(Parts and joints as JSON)
****************

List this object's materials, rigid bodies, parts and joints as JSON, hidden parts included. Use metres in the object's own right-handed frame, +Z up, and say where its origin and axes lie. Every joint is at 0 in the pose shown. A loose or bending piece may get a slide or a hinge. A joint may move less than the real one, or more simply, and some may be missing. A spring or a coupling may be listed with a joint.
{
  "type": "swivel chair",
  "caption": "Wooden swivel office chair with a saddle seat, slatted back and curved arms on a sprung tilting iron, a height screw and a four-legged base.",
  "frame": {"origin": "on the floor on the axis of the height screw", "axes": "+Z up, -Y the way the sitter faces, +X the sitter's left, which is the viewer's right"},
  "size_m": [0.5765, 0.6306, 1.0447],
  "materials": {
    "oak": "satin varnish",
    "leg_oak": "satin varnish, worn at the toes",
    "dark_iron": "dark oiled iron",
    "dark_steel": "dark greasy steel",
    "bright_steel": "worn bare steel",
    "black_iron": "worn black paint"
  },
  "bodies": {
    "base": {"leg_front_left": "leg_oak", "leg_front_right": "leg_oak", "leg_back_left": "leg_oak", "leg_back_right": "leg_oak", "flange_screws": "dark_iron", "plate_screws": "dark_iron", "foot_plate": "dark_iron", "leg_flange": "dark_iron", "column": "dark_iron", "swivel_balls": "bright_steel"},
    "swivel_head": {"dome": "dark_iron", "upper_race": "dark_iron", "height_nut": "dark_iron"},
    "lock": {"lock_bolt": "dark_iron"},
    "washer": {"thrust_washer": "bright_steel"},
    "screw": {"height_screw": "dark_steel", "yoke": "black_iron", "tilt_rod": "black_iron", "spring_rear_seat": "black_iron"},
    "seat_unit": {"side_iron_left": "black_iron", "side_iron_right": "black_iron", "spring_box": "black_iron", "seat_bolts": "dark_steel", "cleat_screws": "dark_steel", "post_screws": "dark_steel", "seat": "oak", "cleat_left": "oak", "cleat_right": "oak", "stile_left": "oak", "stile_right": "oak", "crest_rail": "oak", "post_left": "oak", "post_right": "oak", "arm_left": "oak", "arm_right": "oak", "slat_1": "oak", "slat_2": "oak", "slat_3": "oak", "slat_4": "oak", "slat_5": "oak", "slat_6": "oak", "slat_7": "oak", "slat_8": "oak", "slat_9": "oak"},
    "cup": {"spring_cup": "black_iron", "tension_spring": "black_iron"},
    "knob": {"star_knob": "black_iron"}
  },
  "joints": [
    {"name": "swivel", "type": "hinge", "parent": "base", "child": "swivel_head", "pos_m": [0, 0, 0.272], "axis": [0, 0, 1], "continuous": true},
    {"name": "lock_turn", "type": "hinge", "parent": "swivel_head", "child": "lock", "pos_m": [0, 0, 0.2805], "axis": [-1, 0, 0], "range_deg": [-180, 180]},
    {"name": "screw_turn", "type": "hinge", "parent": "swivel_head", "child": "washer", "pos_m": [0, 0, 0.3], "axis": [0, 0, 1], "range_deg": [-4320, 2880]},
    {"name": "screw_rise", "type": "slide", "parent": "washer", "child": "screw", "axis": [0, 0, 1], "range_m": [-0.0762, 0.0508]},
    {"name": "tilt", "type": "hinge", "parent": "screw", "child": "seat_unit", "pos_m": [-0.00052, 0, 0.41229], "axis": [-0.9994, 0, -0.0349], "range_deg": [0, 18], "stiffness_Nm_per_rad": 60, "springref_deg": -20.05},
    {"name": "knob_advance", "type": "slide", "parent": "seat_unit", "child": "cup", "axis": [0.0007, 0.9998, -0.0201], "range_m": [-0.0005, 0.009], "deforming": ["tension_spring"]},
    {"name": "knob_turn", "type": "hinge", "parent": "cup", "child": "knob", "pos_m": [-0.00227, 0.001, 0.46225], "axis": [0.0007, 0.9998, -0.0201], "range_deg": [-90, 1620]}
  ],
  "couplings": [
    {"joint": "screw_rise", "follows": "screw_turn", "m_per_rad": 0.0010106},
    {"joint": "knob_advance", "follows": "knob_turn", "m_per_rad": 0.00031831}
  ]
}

****************

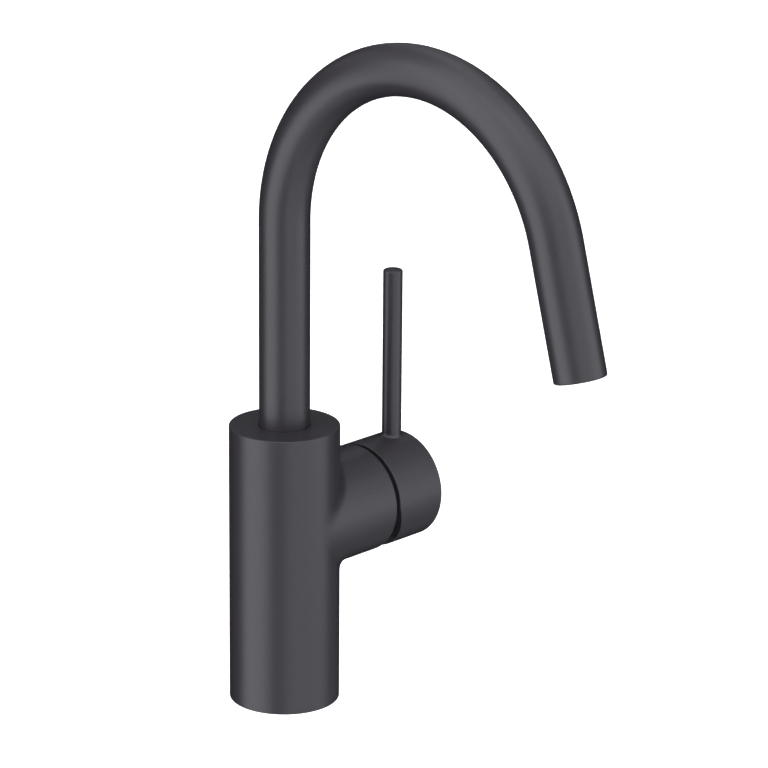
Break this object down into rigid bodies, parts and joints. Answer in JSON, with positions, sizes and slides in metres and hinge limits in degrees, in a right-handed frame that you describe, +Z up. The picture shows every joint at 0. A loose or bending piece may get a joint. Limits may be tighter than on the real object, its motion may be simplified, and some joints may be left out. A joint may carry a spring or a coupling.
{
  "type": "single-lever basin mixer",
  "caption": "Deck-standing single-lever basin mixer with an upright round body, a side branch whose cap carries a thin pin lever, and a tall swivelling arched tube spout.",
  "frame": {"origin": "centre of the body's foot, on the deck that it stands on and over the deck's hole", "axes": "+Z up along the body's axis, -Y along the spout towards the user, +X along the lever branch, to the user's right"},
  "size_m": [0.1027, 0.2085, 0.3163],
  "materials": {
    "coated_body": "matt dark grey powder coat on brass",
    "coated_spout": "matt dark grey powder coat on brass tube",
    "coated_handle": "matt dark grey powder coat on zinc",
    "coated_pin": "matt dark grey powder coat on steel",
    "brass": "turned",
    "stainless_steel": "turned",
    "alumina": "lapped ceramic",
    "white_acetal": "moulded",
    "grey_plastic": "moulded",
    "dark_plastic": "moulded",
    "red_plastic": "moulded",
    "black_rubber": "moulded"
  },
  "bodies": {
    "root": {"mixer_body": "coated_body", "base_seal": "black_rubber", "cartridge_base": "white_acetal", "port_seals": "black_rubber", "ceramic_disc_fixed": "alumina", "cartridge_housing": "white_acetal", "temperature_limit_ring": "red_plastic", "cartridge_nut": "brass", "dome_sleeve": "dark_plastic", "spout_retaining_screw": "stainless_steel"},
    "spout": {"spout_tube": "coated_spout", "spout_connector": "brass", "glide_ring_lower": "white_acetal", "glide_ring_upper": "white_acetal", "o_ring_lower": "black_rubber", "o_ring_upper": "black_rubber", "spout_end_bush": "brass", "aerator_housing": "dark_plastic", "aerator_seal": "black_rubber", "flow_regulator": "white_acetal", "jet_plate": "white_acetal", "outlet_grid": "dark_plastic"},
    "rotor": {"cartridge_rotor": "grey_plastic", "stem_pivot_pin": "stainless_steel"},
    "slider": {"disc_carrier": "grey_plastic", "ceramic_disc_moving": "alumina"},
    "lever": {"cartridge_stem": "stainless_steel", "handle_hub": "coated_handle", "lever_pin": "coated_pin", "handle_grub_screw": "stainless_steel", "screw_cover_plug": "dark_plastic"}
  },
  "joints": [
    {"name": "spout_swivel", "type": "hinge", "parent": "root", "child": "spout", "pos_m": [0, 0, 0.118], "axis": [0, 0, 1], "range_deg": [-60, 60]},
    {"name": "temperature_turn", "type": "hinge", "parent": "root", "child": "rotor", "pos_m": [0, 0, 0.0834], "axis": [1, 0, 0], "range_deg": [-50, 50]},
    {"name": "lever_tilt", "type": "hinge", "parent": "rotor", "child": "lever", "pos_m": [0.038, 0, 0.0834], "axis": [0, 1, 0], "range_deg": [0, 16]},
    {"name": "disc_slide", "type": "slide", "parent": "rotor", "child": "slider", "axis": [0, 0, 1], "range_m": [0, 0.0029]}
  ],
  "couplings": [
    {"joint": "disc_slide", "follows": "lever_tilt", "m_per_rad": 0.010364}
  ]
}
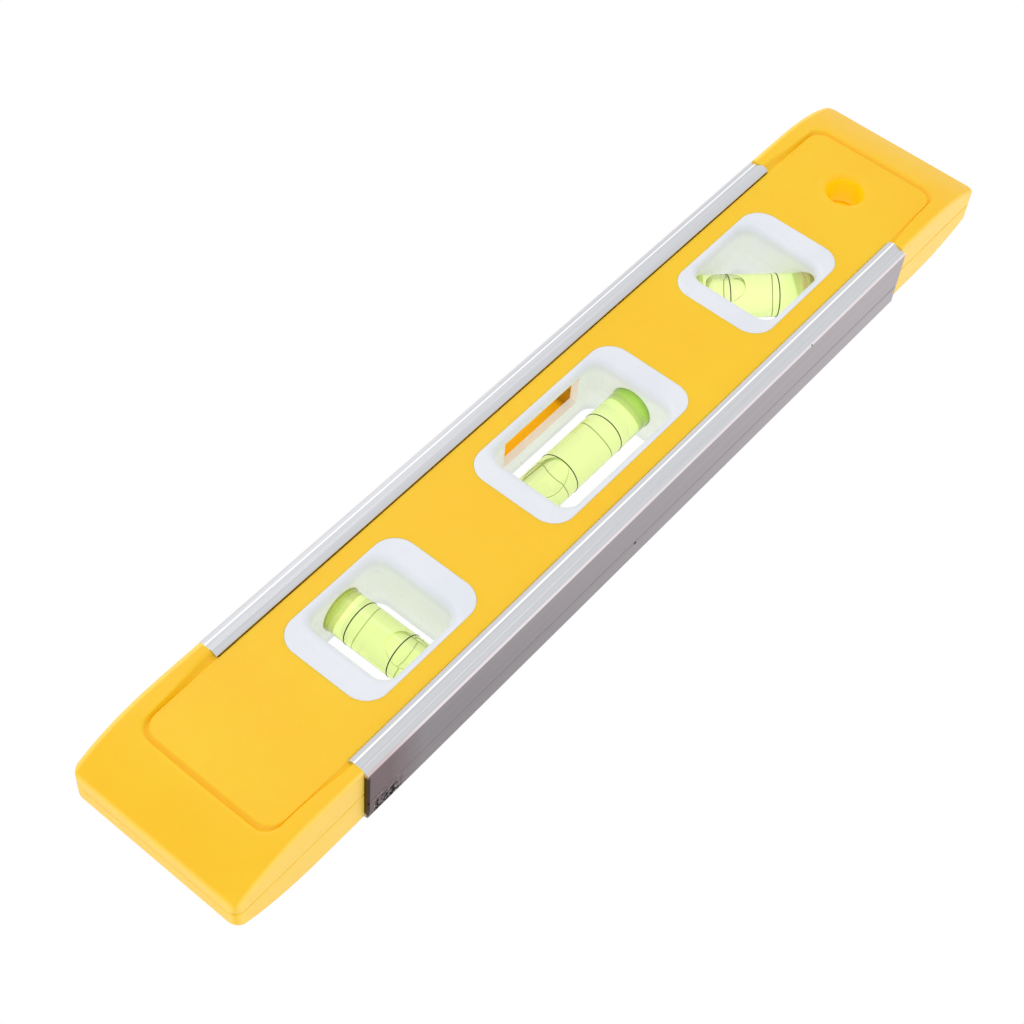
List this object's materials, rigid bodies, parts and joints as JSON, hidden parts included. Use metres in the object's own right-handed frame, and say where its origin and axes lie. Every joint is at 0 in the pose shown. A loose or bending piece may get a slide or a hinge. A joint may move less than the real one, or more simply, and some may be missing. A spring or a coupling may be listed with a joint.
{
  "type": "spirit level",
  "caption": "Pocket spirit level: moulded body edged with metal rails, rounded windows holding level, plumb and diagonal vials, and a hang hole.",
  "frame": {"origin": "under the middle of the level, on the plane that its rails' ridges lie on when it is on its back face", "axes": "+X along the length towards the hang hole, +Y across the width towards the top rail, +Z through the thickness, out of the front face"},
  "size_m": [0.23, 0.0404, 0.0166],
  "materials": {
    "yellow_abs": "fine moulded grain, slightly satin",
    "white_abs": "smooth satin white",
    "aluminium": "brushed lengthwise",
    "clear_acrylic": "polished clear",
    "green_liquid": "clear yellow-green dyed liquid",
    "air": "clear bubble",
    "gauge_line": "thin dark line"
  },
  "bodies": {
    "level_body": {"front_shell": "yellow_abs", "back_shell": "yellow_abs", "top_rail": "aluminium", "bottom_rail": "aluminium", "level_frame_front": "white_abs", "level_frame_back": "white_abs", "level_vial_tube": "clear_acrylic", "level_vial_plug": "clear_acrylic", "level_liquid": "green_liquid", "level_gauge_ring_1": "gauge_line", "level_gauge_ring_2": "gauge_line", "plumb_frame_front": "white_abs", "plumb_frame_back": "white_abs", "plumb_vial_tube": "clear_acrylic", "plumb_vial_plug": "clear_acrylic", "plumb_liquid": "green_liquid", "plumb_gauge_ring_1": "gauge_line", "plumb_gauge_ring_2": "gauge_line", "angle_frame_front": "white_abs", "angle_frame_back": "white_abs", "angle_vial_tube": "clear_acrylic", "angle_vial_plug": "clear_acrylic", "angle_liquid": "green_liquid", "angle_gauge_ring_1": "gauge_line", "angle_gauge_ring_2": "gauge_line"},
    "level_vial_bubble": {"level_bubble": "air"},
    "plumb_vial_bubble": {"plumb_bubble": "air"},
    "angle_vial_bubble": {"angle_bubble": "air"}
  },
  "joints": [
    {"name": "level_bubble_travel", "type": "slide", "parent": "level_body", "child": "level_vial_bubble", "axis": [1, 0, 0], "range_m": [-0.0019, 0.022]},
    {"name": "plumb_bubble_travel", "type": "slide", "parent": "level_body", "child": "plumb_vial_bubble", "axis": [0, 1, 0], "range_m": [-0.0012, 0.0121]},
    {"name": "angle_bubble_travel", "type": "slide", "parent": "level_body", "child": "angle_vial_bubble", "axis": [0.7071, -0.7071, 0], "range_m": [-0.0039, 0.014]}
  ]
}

****************

Problem description: Identify the lines above with the word "that". Copy them.

Solution:
Break this object down into rigid bodies, parts and joints. Answer in JSON, with positions, sizes and slides in metres and hinge limits in degrees, in a right-handed frame that you describe, +Z up. The picture shows every joint at 0. A loose or bending piece may get a joint. Limits may be tighter than on the real object, its motion may be simplified, and some joints may be left out. A joint may carry a spring or a coupling.
  "frame": {"origin": "centre of the body's foot, on the deck that it stands on and over the deck's hole", "axes": "+Z up along the body's axis, -Y along the spout towards the user, +X along the lever branch, to the user's right"},
  "frame": {"origin": "under the middle of the level, on the plane that its rails' ridges lie on when it is on its back face", "axes": "+X along the length towards the hang hole, +Y across the width towards the top rail, +Z through the thickness, out of the front face"},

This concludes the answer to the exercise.